12. Lake Michigan Water Trail Northwest – Petoskey 
For those who do have gear and want even more boating fun, the Lake Michigan Water Trail Northwest covers nearly 300 miles, and passes along the Tunnel of Trees region as it follows the entire Northwest Michigan coast.

13. Odawa Casino – Petoskey
On a hilltop above Petoskey, you'll find plenty of modern-day excitement at the Odawa Casino Resort. It's got games, luxurious accommodations, several different dining options, and a schedule full of performances and shows.

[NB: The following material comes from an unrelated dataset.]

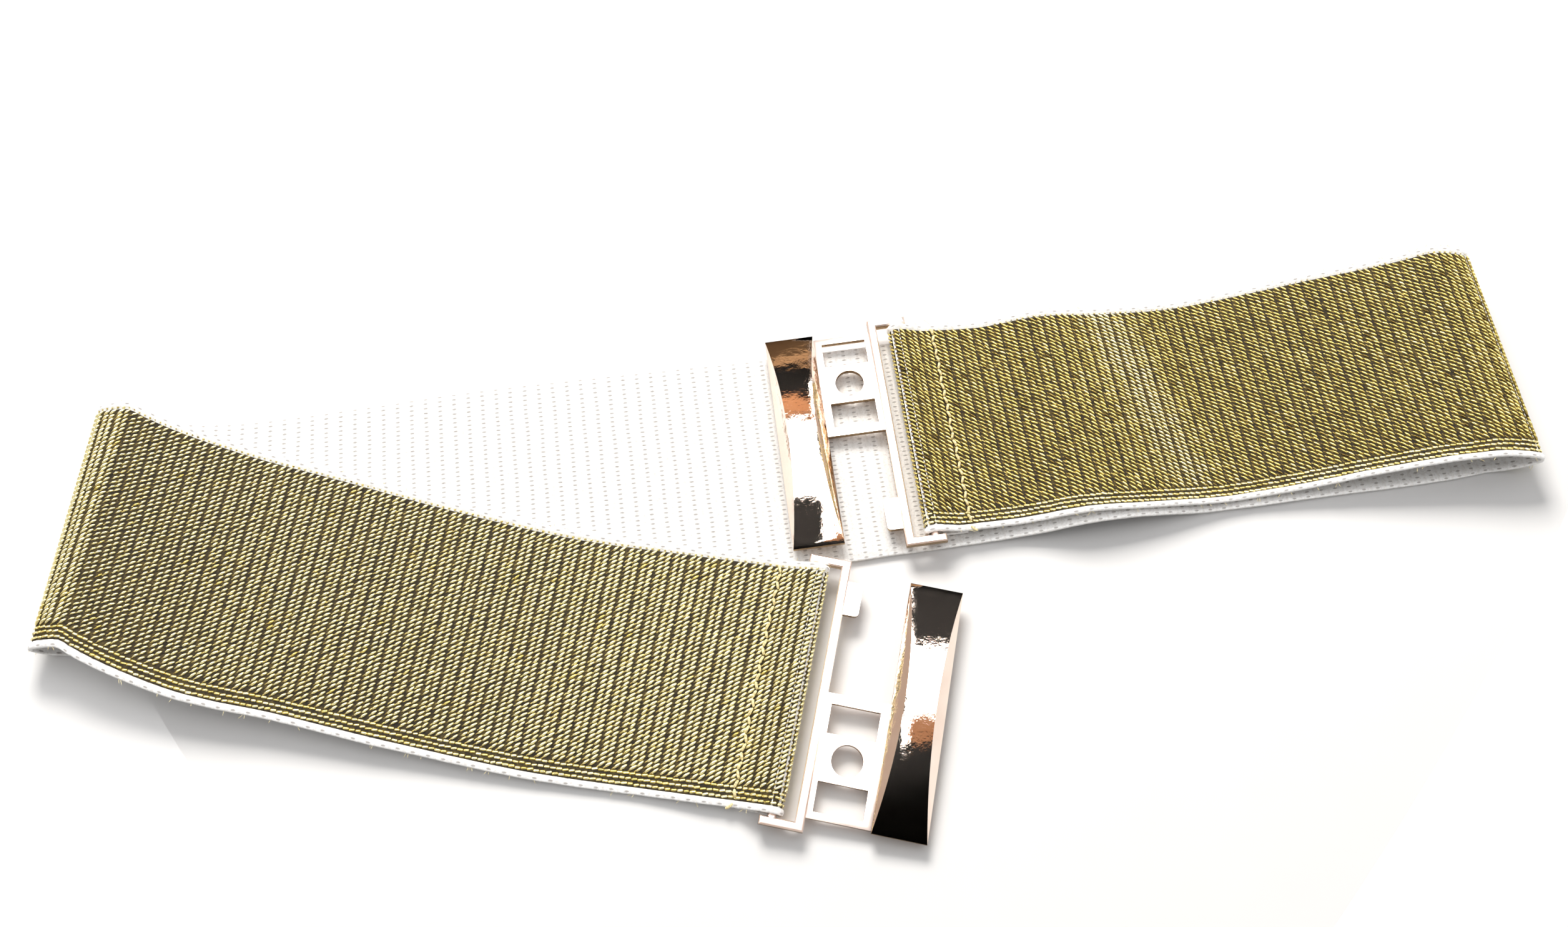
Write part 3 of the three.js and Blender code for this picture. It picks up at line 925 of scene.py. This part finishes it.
# One softbox is made of two lights, one for reflections and a weaker one for matt surfaces
shine = area_light("softbox_shine", SOFTBOX_SIZE, SOFTBOX_PLACE, SOFTBOX_AIM, 37.0, (1.0, 0.985, 0.97))
shine.visible_diffuse = False
fill = area_light("softbox_fill", SOFTBOX_SIZE, SOFTBOX_PLACE, SOFTBOX_AIM, 14.5, (1.0, 0.998, 1.0))
fill.visible_glossy = False
back = area_light("back_light", BACK_SIZE, BACK_PLACE, (0, 0, 0), 12.5, (1.0, 0.97, 0.93))
back.visible_glossy = False


def background(tree, colour, strength):
    node = tree.nodes.new("ShaderNodeBackground")
    node.inputs["Color"].default_value = (*colour, 1)
    node.inputs["Strength"].default_value = strength
    return node.outputs[0]


def chosen_by(tree, ray, otherwise, chosen):
    """One of two backgrounds, by the kind of ray that meets it."""
    path = tree.nodes.new("ShaderNodeLightPath")
    mix = tree.nodes.new("ShaderNodeMixShader")
    tree.links.new(path.outputs[ray], mix.inputs[0])
    tree.links.new(otherwise, mix.inputs[1])
    tree.links.new(chosen, mix.inputs[2])
    return mix.outputs[0]


def studio_world():
    """White behind the stage, softer on matt surfaces, and warmer in reflections."""
    world = bpy.data.worlds.new("studio")
    world.use_nodes = True
    tree = world.node_tree
    tree.nodes.clear()
    output = tree.nodes.new("ShaderNodeOutputWorld")
    plain = background(tree, (1.0, 0.99, 0.985), 0.32)
    warm = background(tree, (0.62, 0.50, 0.42), 0.9)
    seen = background(tree, (0.97, 0.965, 0.96), 1.0)
    lit = chosen_by(tree, "Is Glossy Ray", plain, warm)
    whole = chosen_by(tree, "Is Camera Ray", lit, seen)
    tree.links.new(whole, output.inputs[0])
    bpy.context.scene.world = world


studio_world()

# Camera: the photograph's place, pitch and lens
CAMERA_PLACE = (-0.00669, -0.11711, 0.28460)
CAMERA_PITCH = 64.53  # degrees below the horizon
CAMERA_ROLL = -0.15
CAMERA_LENS = 27.99

camera_data = bpy.data.cameras.new("camera")
camera_data.sensor_width = 36.0
camera_data.lens = CAMERA_LENS
camera_data.clip_start = 0.01
camera = bpy.data.objects.new("camera", camera_data)
tilt = Matrix.Rotation(math.radians(90 - CAMERA_PITCH), 4, "X")
roll = Matrix.Rotation(math.radians(CAMERA_ROLL), 4, "Z")
camera.matrix_world = Matrix.Translation(CAMERA_PLACE) @ tilt @ roll
bpy.context.scene.collection.objects.link(camera)
bpy.context.scene.camera = camera

scene = bpy.context.scene
scene.view_settings.view_transform = "Standard"
scene.view_settings.look = "None"
scene.view_settings.exposure = 0.0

14. Horton Bay General Store - Boyne City
Did you know Ernest Hemingway spent almost every summer of his childhood in northern Michigan?? His family vacationed near Petoskey every year, and many of the spots he frequented as a young man are still open. Horton Bay General Store is one such Hemingway Haunt; opened in the mid-nineteenth century, the general store has remained a community hub of Horton Bay for decades. Hemingway mentioned the store in his short story "Up in Michigan" and used it as inspiration for Mr. Packard's store in "The Last Good Country." Pop in for a malted at the soda fountain or grab a beer in the garden patio after you check out the Hemingway memorabilia!
 

Tunnel of Trees
Tunnel of Trees | Photo Courtesy of Dan Price 


15. Tunnel of Trees
The Tunnel of Trees makes for a stunning scenic drive, but it's also worth cruising on a bike. The route is only about 30 or so miles, and experiencing the sounds of nature and the rush of the breeze as you peddle along really adds to the experience of the trip.

16. Hiking Trails
There are also some great hikes along the route as well: the North Western State Trail, which features seven miles of paved trail and another 20 or so of unpaved path, is worth checking out. Hike the developed part from Spring Lake Park, just off the M-119, to Alanson or keep going down the trail from Alanson until you reach Mackinaw City.

A drive down the M-119 will take you to another time and place entirely... where dense forests and rushing rivers give way to familiar-feeling small towns, vintage charm, and expansive lakeshore views.